需求：DF本质就是一张表，如同关系数据库一般，有的时候要对数据进行较为复杂的查询。

DF条件查询 (Where)

choose_data = data[data['col'] == val] #单表单条件
choose_data = data[(data['col1'] == val1) & (data['col2'] == val2)] #单表多条件

参考：https://bbs.pinggu.org/thread-4608666-1-1.html

DF判断是否在集合里(IN)

valid_year = np.arange(2010,2019,1) #条件
idx = data[data.year.isin(valid_year)].index #符合条件的索引
valid_data = data.iloc[idx,:] #按索引取值

参考：https://www.cnblogs.com/shadow1/p/10700264.html

DF做表连接 (join)

data = data.set_index('event', drop=True) #col = ['user','event']
data2 = data2.set_index('event', drop=True) #col = ['event','venue','time','group']
d = data.join(data2,on='event',how='left') #col = ['event','venue','time','group']
d = d.reset_index(drop=False)
d = d[['user','event','time','venue','group']] #col = ['user','event','time','venue','group']

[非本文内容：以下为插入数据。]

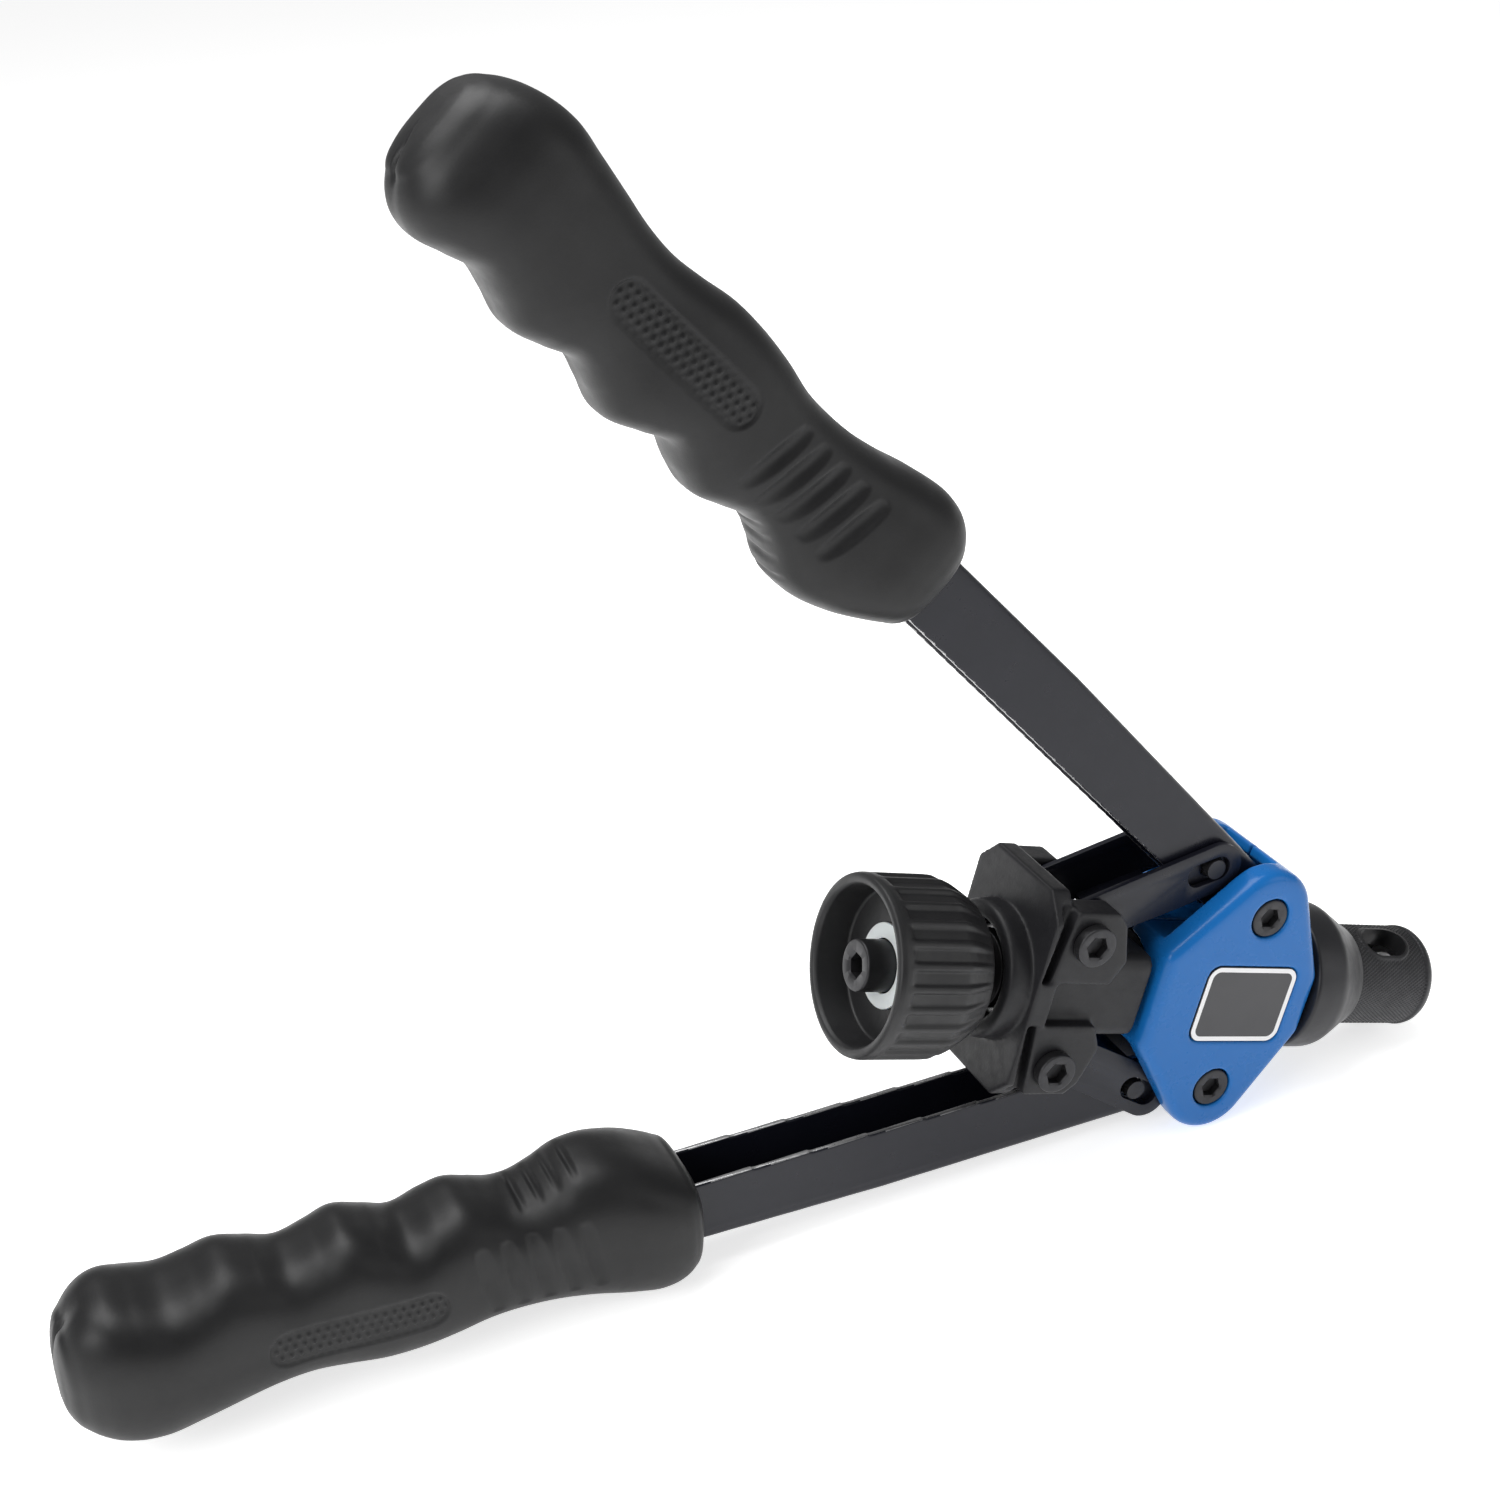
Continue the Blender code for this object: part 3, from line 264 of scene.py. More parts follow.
badge_dark = finish("badge_dark", (0.022, 0.022, 0.025), (0.034, 0.034, 0.038), (0.30, 0.42),
                    cloud=60.0, grain=1800.0, relief=0.006)
badge_white = finish("badge_white", (0.72, 0.72, 0.73), (0.80, 0.80, 0.80), (0.32, 0.44),
                     cloud=60.0, grain=1800.0, relief=0.006)
pale_floor = finish("pale_floor", (0.86, 0.86, 0.86), (0.90, 0.90, 0.90), (0.75, 0.9),
                    cloud=1.5, grain=120.0, relief=0.01,
                    Emission_Color=(1.0, 1.0, 1.0, 1.0), Emission_Strength=0.66)
floor.data.materials.append(pale_floor)
print(len(bpy.data.materials), "materials")

# %% [markdown]
# ## Surfaces from grids
# Nearly every new piece is a grid of points that closes on itself like a tube. The first helper
# joins the grid's neighbours into four-sided faces, and the second welds the seam and the poles,
# turns the faces outwards and shades them.

# %% Grid to mesh


def grid_faces(rows, columns, wrap_rows=False):
    """The corner numbers of each face: a point, its right neighbour, and the two in the next row."""
    r, c = np.meshgrid(np.arange(rows if wrap_rows else rows - 1), np.arange(columns), indexing="ij")
    below, right = (r + 1) % rows, (c + 1) % columns
    corners = [r * columns + c, r * columns + right, below * columns + right, below * columns + c]
    return np.stack(corners, axis=-1).reshape(-1, 4)


def piece_from(name, points, faces, material, sharp=38.0):
    """A finished mesh object: welded, facing out, and smooth except over edges sharper than sharp."""
    mesh = bpy.data.meshes.new(name)
    mesh.from_pydata(np.asarray(points).reshape(-1, 3).tolist(), [], faces.tolist())
    bm = bmesh.new()
    bm.from_mesh(mesh)
    bmesh.ops.remove_doubles(bm, verts=bm.verts, dist=0.002 * MM)
    bmesh.ops.recalc_face_normals(bm, faces=bm.faces)
    bm.to_mesh(mesh)
    bm.free()
    mesh.shade_smooth()
    mesh.set_sharp_from_angle(angle=math.radians(sharp))
    mesh.materials.append(material)
    piece = bpy.data.objects.new(name, mesh)
    bpy.context.scene.collection.objects.link(piece)
    return piece


def settle(piece, body, slot, *nodes):
    """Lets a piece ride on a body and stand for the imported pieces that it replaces."""
    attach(piece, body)
    if nodes:
        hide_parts(*nodes)
    print(piece.name, len(piece.data.polygons), "faces on", body)
    return piece


# %% [markdown]
# ## Turned pieces
# Collars, bolts, washers and the spindle are turned on a lathe, so each is an outline carried once
# round an axis. A lathe leaves small rounded corners that catch the light, so every corner of the
# outline is first replaced with a short curve.

# %% Round the corners of an outline


def rounded(outline, closed, steps=4):
    """Each corner (along, radius, rounding, mark) becomes a curve from a point before it to one after
    it: start * (1 - t)^2 + corner * 2 t (1 - t) + end * t^2."""
    rows = []
    t = np.linspace(0, 1, steps + 1)[:, None]
    count = len(outline)
    for i, (along, radius, rounding, mark) in enumerate(outline):
        corner = np.array([along, radius], float)
        if rounding == 0 or (not closed and i in (0, count - 1)):
            rows.append([[along, radius, mark]])
            continue
        before = np.array(outline[i - 1][:2], float) - corner
        after = np.array(outline[(i + 1) % count][:2], float) - corner
        start = corner + before / np.linalg.norm(before) * rounding
        end = corner + after / np.linalg.norm(after) * rounding
        curve = start * (1 - t) ** 2 + corner * 2 * t * (1 - t) + end * t**2
        rows.append(np.column_stack([curve, np.full(steps + 1, mark)]))
    return np.concatenate(rows)


def turned(name, outline, material, closed=False, columns=96, reshape=None, axis="X", at=(0, 0, 0),
           sharp=38.0):
    """The outline carried round an axis: across = radius * cos(angle), up = radius * sin(angle)."""
    rows = rounded(outline, closed)
    angle = np.linspace(0, 2 * np.pi, columns, endpoint=False)[None, :]
    along, radius, mark = (np.broadcast_to(rows[:, i : i + 1], (len(rows), columns)) for i in range(3))
    if reshape is not None:
        radius = reshape(along, radius, mark, angle)
    flat = [radius * np.cos(angle), radius * np.sin(angle)]
    if axis == "X":
        points = in_tool(np.stack([along, *flat], axis=-1) + np.array(at))
    else:
        points = in_tool(np.stack([flat[0], along, flat[1]], axis=-1) + np.array(at))
    return piece_from(name, points, grid_faces(len(rows), columns, closed), material, sharp)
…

参考:https://blog.csdn.net/claroja/article/details/71023167

DF按需排序 (Order by)

需求：划分数据集时按时间划分，得先排序。
限制：按指定列顺序排序，升序
代码：

data = data.sort_values(by=['user'],axis=0, ascending=True)

参考：https://blog.csdn.net/sinat_22147265/article/details/81284688

DF分类汇总 (Group by)

需求：同数据库中的分类汇总，以计数的汇总为例
代码：

sc = sub_train.groupby(['user','item']).count()

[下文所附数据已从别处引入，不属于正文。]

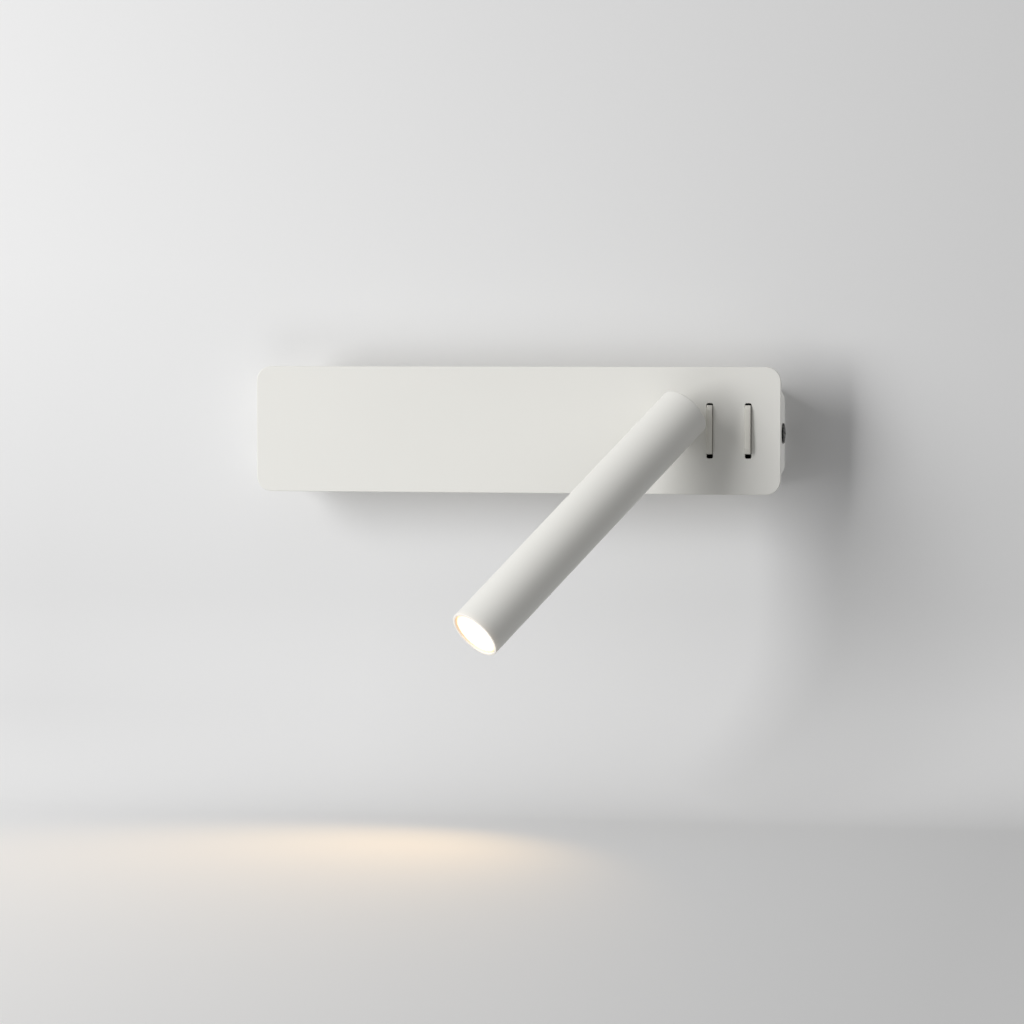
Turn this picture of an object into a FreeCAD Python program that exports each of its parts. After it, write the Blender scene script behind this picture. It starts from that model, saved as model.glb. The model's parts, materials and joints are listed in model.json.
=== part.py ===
import FreeCAD, Part
import math
import os
import types

import Sketcher

# Swivel wall light: a flat oblong front panel on a slim housing, a slotted tube lamp on a swivel and
# tilt joint near its right end, and two slim rocker switches beside it.
# Frame: millimetres, +Z up, the wall is the plane Y = 0 and the light stands out of it towards -Y.
# The origin is the centre of the wall bracket's back face.

# Driving sizes. Lengths are in millimetres and names ending in angle are in degrees.
SIZES = (
    # front panel
    ("panel_length", 320.0, "front panel, left to right"),
    ("panel_height", 76.0, "front panel, bottom to top"),
    ("panel_thickness", 3.0, "aluminium plate"),
    ("panel_corner", 9.0, "corner radius of the plate"),
    ("panel_edge", 0.4, "rounding of the plate's front edge"),
    ("panel_lift", 2.0, "plate centre above the housing centre"),
    ("body_depth", 35.0, "wall to the plate's front face"),
    ("stud_radius", 1.5, "weld stud behind the plate"),
    ("stud_inset", 10.0, "outer studs, inside the plate's ends"),
    ("stud_rise", 20.0, "studs above and below the plate's centre"),
    ("stud_nut_across", 5.5, "stud nut across flats"),
    ("stud_nut_height", 2.4, "stud nut height"),
    # rear housing
    ("end_inset", 1.5, "housing end inside the plate's end"),
    ("housing_height", 58.0, "housing, bottom to top"),
    ("housing_corner", 10.0, "outer corner radius of the housing"),
    ("housing_wall", 1.5, "sheet thickness of the housing"),
    ("wall_gap", 0.5, "housing rim in front of the wall"),
    ("lead_hole_radius", 2.0, "hole for the backlight leads"),
    # wall bracket
    ("bracket_height", 44.0, "bracket plate, bottom to top"),
    ("bracket_thickness", 1.5, "steel sheet"),
    ("bracket_corner", 8.0, "corner radius of the bracket plate"),
    ("bracket_play", 0.3, "between the bracket's ends and the housing"),
    ("flange_height", 27.0, "upturned end of the bracket"),
    ("flange_depth", 19.0, "upturned end, out from the wall"),
    ("wall_slot_span", 200.0, "wall screw slots, centre to centre"),
    ("box_slot_span", 60.0, "wiring box screw slots, centre to centre"),
    ("screw_slot_length", 11.0, "screw slot, end to end"),
    ("screw_slot_width", 4.6, "screw slot width"),
    ("cable_hole_radius", 7.0, "cable hole in the bracket"),
    # side screws and their clinch nuts
    ("side_screw_depth", 11.0, "side screw centre, out from the wall"),
    ("side_head_radius", 6.1, "side screw head"),
    ("side_head_height", 1.3, "side screw head"),
    ("side_shank_radius", 2.45, "side screw thread"),
    ("side_shank_length", 9.0, "side screw below its head"),
    ("side_recess_width", 1.3, "arm of the cross recess"),
    ("side_recess_span", 6.4, "cross recess, tip to tip"),
    ("side_recess_depth", 0.9, "cross recess"),
    ("clinch_radius", 4.5, "clinch nut body"),
    ("clinch_height", 4.0, "clinch nut body"),
    ("screw_play", 0.05, "radial play of a screw in its thread or bore"),
    # cable grommet
    ("grommet_flange_radius", 9.0, "grommet flange"),
    ("grommet_flange_height", 2.0, "grommet flange"),
    ("cable_radius", 4.5, "bore for the supply cable"),
    # terminal block and earth screw
    ("terminal_setback", 31.0, "terminal block, left of the swivel"),
    ("terminal_rise", 13.0, "terminal block above the bracket's centre"),
    ("terminal_length", 30.0, "terminal block, left to right"),
    ("terminal_width", 17.0, "terminal block, bottom to top"),
    ("terminal_depth", 13.0, "terminal block, out from the bracket"),
    ("terminal_pitch", 9.0, "one pole to the next"),
    ("terminal_wire_radius", 1.7, "wire hole through a pole"),
    ("terminal_wire_depth", 4.5, "wire hole centre, out from the bracket"),
    ("terminal_well_radius", 2.0, "screw well"),
    ("terminal_well_depth", 5.0, "screw well"),
    ("terminal_row_rise", 4.6, "screw wells above and below the block's centre"),
    ("terminal_screw_height", 3.2, "screw in its well"),
    ("earth_offset", 64.0, "earth screw, left of the centre"),
    ("earth_thread_radius", 1.95, "earth screw thread"),
    ("earth_head_radius", 3.8, "earth screw head"),
    ("earth_head_height", 2.4, "earth screw head"),
    ("earth_washer_radius", 4.6, "earth washer"),
    ("earth_washer_height", 0.8, "earth washer"),
    ("earth_slot_width", 1.0, "driver slot in the earth screw"),
    ("earth_slot_depth", 1.1, "driver slot in the earth screw"),
    # LED driver
    ("driver_offset", 72.0, "driver centre, left of the centre"),
    ("driver_length", 88.0, "driver case without its ears"),
    ("driver_width", 30.0, "driver case, bottom to top"),
    ("driver_depth", 19.0, "driver case, off the housing web"),
    ("driver_edge", 1.5, "rounding of the driver case"),
    ("ear_length", 9.0, "fixing ear beyond the driver case"),
    ("ear_width", 12.0, "fixing ear"),
    ("ear_thickness", 3.0, "fixing ear"),
    ("driver_thread_radius", 1.45, "driver screw thread"),
    ("driver_head_radius", 2.8, "driver screw head"),
    ("driver_head_height", 2.0, "driver screw head"),
    # backlight above and below the housing
    ("strip_length", 280.0, "backlight board"),
    ("strip_width", 7.0, "backlight board"),
    ("strip_thickness", 1.0, "backlight board"),
    ("strip_depth", 18.0, "backlight centre line, out from the wall"),
    ("chip_side", 2.8, "backlight LED"),
    ("chip_height", 0.8, "backlight LED"),
    ("chip_pitch", 20.0, "backlight LED spacing"),
    ("diffuser_width", 11.0, "diffuser channel"),
    ("diffuser_height", 5.0, "diffuser channel, off the housing"),
    ("diffuser_wall", 1.2, "diffuser channel wall"),
    # rocker switches
    ("slot_length", 33.0, "rocker slot in the plate"),
    ("slot_width", 4.0, "rocker slot in the plate"),
    ("slot_corner", 1.0, "corner radius of the rocker slot"),
    ("slot_inset", 19.5, "right slot centre, in from the plate's right end"),
    ("slot_pitch", 23.0, "one rocker slot to the next"),
    ("window_play", 0.6, "housing window beyond the slot, each side"),
    ("blade_length", 29.0, "rocker blade, bottom to top"),
    ("blade_width", 3.4, "rocker blade"),
    ("blade_height", 3.1, "blade beyond the plate at mid travel"),
    ("blade_bevel_length", 3.0, "sloped end of the blade"),
    ("blade_bevel_drop", 1.1, "sloped end of the blade"),
    ("blade_edge", 0.45, "rounding along the blade"),
    ("rocker_pivot_depth", 8.4, "rocker pivot behind the plate's front face"),
    ("rocker_skirt", 1.5, "blade behind the housing web, up to its taper"),
    ("rocker_hub_radius", 2.5, "rocker round its pivot"),
    ("rocker_foot", 6.0, "foot tip behind the pivot"),
    ("rocker_foot_radius", 0.9, "foot tip"),
    ("rocker_swing_angle", 9.4, "rocker travel, on to off"),
    ("trunnion_radius", 1.2, "rocker axle"),
    ("trunnion_length", 8.8, "rocker axle"),
    ("trunnion_play", 0.05, "radial play of the rocker axle"),
    ("switch_width", 10.0, "switch body, left to right"),
    ("switch_height", 40.0, "switch body, bottom to top"),
    ("switch_depth", 16.0, "switch body, off the housing web"),
    ("cavity_width", 4.6, "switch body hollow"),
    ("cavity_height", 35.0, "switch body hollow"),
    ("cavity_floor", 2.5, "switch body rear wall"),
    ("lever_length", 15.0, "see-saw contact"),
    ("lever_width", 3.0, "see-saw contact"),
    ("lever_thickness", 0.6, "see-saw contact"),
    ("lever_swing_angle", 8.0, "see-saw contact travel"),
    ("lever_gap", 0.3, "rocker foot to the see-saw contact"),
    ("tag_width", 2.8, "switch terminal"),
    ("tag_thickness", 0.8, "switch terminal"),
    ("tag_reach", 6.0, "terminal behind the switch body"),
    ("tag_pitch", 6.0, "centre terminal to an outer one"),
    ("tag_gap", 0.15, "see-saw contact to the terminal under it"),
    # swivel joint in the panel
    ("swivel_inset", 65.0, "swivel centre, in from the plate's right end"),
    ("pivot_height", 28.0, "tilt pin in front of the plate"),
    ("collar_radius", 9.0, "flange of the swivel collar"),
    ("collar_height", 1.5, "flange of the swivel collar"),
    ("collar_edge", 0.4, "bevel of the collar and stem flanges"),
    ("barrel_radius", 6.5, "threaded barrel of the collar"),
    ("barrel_play", 0.1, "round the barrel in plate and web"),
    ("barrel_tail", 3.5, "barrel behind the housing web"),
    ("collar_nut_across", 17.0, "collar nut across flats"),
    ("collar_nut_height", 3.0, "collar nut"),
    ("spindle_radius", 5.0, "hollow swivel spindle"),
    ("running_play", 0.05, "radial play of a turning shaft"),
    ("spindle_bore_radius", 1.9, "lead way through the spindle"),
    ("spindle_tail", 13.0, "spindle behind the collar barrel"),
    ("face_gap", 0.1, "between stacked faces"),
    ("slide_washer_radius", 8.0, "slide washer"),
    ("slide_washer_height", 0.6, "slide washer"),
    ("spring_radius", 8.0, "disc spring"),
    ("spring_thickness", 0.6, "disc spring"),
    ("spring_cone", 0.6, "rise of the disc spring"),
    ("stop_disc_radius", 8.0, "stop washer"),
    ("stop_disc_height", 1.2, "stop washer"),
    ("stop_finger_width", 2.6, "finger of the stop washer"),
    ("stop_finger_reach", 13.2, "finger tip from the swivel axis"),
    ("stop_pin_radius", 1.0, "stop pin"),
    ("stop_pin_orbit", 12.0, "stop pin from the swivel axis"),
    ("lock_nut_across", 14.0, "lock nut across flats"),
    ("lock_nut_height", 3.5, "lock nut"),
    # stem between the swivel and the tube
    ("stem_flange_radius", 6.5, "stem flange on the collar"),
    ("stem_flange_height", 1.1, "stem flange on the collar"),
    ("neck_width", 10.0, "stem neck, in the plane of tilt"),
    ("neck_thickness", 8.0, "stem neck, along the tilt pin"),
    ("eye_radius", 6.2, "stem eye round the tilt pin"),
    ("lead_exit_height", 12.0, "side hole for the lead, from the tilt pin"),
    ("lead_exit_radius", 2.0, "side hole for the lead"),
    # lamp tube and its rear yoke
    ("tube_radius", 16.0, "outside of the lamp tube"),
    ("tube_wall", 1.5, "wall of the lamp tube"),
    ("head_reach", 179.0, "tilt pin to the tube's front end"),
    ("head_tail", 19.0, "tilt pin to the tube's rear end"),
    ("tube_edge", 0.35, "bevel of the tube's front edge"),
    ("tube_rear_edge", 1.0, "rounding of the tube's rear edge"),
    ("insert_play", 0.1, "radial play of what slides into the tube"),
    ("plug_length", 5.0, "yoke's full round behind the cheeks"),
    ("cheek_start", 8.0, "cheeks in front of the tilt pin"),
    ("cheek_outer", 9.5, "outer face of a cheek from the centre"),
    ("slot_side_play", 0.6, "tilt slot beyond the neck, each side"),
    ("slot_end_play", 1.3, "tilt slot beyond the neck at a tilt stop"),
    ("tilt_pin_radius", 2.5, "tilt pin"),
    ("tilt_head_radius", 4.5, "head of the tilt pin"),
    ("tilt_head_height", 2.5, "head of the tilt pin"),
    ("tilt_nut_across", 8.0, "tilt nut across flats"),
    ("tilt_nut_height", 2.8, "tilt nut"),
    ("friction_radius", 6.0, "friction washer"),
    ("friction_height", 0.7, "friction washer"),
    ("set_screw_radius", 1.5, "tube set screw"),
    ("set_screw_length", 7.0, "tube set screw"),
    ("set_screw_rise", 7.2, "tube set screw beside the slot"),
    ("set_screw_start", 6.0, "tube set screw behind the tilt pin"),
    # light engine in the tube's front end
    ("lens_recess", 0.4, "lens behind the tube's front edge"),
    ("lens_radius", 14.1, "front lens"),
    ("lens_thickness", 2.5, "front lens"),
    ("lens_edge", 0.3, "bevel of the lens"),
    ("holder_length", 19.0, "optic holder"),
    ("holder_wall", 1.1, "optic holder"),
    ("reflector_wall", 0.8, "reflector"),
    ("reflector_mouth", 12.4, "reflector at its wide end, inside"),
    ("reflector_throat", 4.6, "reflector at the LED, inside"),
    ("reflector_gap", 0.2, "reflector to the parts at its ends"),
    ("led_radius", 4.0, "spot LED"),
    ("led_height", 0.9, "spot LED"),
    ("led_board_radius", 12.6, "spot LED board"),
    ("led_board_thickness", 1.6, "spot LED board"),
    ("board_screw_orbit", 9.4, "board screws from the axis"),
    ("board_thread_radius", 1.2, "board screw thread"),
    ("board_thread_length", 7.0, "board screw thread"),
    ("board_head_radius", 2.1, "board screw head"),
    ("board_head_height", 1.4, "board screw head"),
    ("sink_length", 36.0, "heat sink"),
    ("sink_base", 9.0, "solid end of the heat sink"),
    ("sink_core_radius", 6.5, "core between the fins"),
    ("sink_slot_width", 2.6, "space between two fins"),
    ("lead_way_radius", 1.8, "lead way through the heat sink"),
    # leads
    ("lead_radius", 1.6, "sheathed two-core lead"),
    ("lead_tip", 0.2, "straight end of the driver's lead at the swivel"),
    ("lead_start_drop", 10.5, "driver lead where it leaves the driver, behind the housing's web"),
    ("lead_run_depth", 4.0, "driver lead beside the swivel, out from the wall"),
    ("lead_low_reach", 70.0, "end of the driver lead's first run, left of the swivel"),
    ("lead_high_reach", 35.0, "start of the driver lead's last run, left of the swivel"),
    ("lead_end_gap", 3.0, "lead end from the eye of the stem"),
    # rest pose and cuts
    ("pan_angle", 50.0, "tube below the horizontal, to the left"),
    ("tilt_angle", 34.4, "tube out of the plate's plane"),
    ("overrun", 1.0, "a cut beyond what it cuts"),
)
CHIP_COUNT = 14
FIN_SLOT_COUNT = 10
POLE_COUNT = 3
HEX_SHARE = 0.5 / math.cos(math.radians(30.0))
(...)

参考：http://everyang.net/787/

DF去重 (Distinct)

需求：通常根据不同的需求，按部分重复(某几列)和全重复进行去重。
代码：

testlist = list(test_data[test_data['user']==user]['item'].drop_duplicates()) #去重保留第一个

参考：https://www.cnblogs.com/zenan/p/8616508.html

DF删除空行

需求：通常根据不同的需求，删除空行。
代码：

df=df[~(df['col'].isnull())] #删掉空行
 
df=df.dropna(axis=0)  #删除有空值的行，使用参数axis=0
 
df=df.dropna(axis=1)  #删除有空值的列，使用参数axis=1

参考：https://blog.csdn.net/weixin_45852947/article/details/119453881

DF 根据已有的列通过运算得到派生列

需求：通过多个列运算得到目标值
代码：

real_cost = JHSH_data.apply(lambda x: float(x['优惠金额']) - float(x['商户分摊成本1']), axis = 1)

将数据保存至同一excel不同sheet中

需求：直接用pd.to_excel()指定sheet_name时，即使指定sheet_name也没用，后一次的写入数据会覆盖前一次写入的数据，解决方法如下，借助pandas中的ExcelWriter方法；
代码：

# 方法1，推荐方法
 with pd.ExcelWriter('test.xlsx') as writer:
     data.to_excel(writer, sheet_name='data')
     data2.to_excel(writer, sheet_name='data2')
 
 # 写法2
 writer = pd.ExcelWriter('test.xlsx')
 data.to_excel(writer, sheet_name='data')
 data.to_excel(writer, sheet_name='data2')
 writer.save()
 writer.close()

Numpy

import numpy as np

NP随机初始化

需求：对初值进行随机赋值。
代码：

P = np.random.uniform(low=0,high=1,size=[N,d]) #N*d的矩阵，值在0~1之间
userP[u]=np.random.normal(0,0.01,dimension) #d维向量，正态分布X~N(0,0.01)随机赋值

参考：https://www.cnblogs.com/JetReily/p/9398148.html

Dictionary

字典遍历

需求：字典数据结构一般存储稀疏矩阵比较方便，能节省空间。
代码：

for key,value in dicts.items():
    print('key is:',key,'value is',value)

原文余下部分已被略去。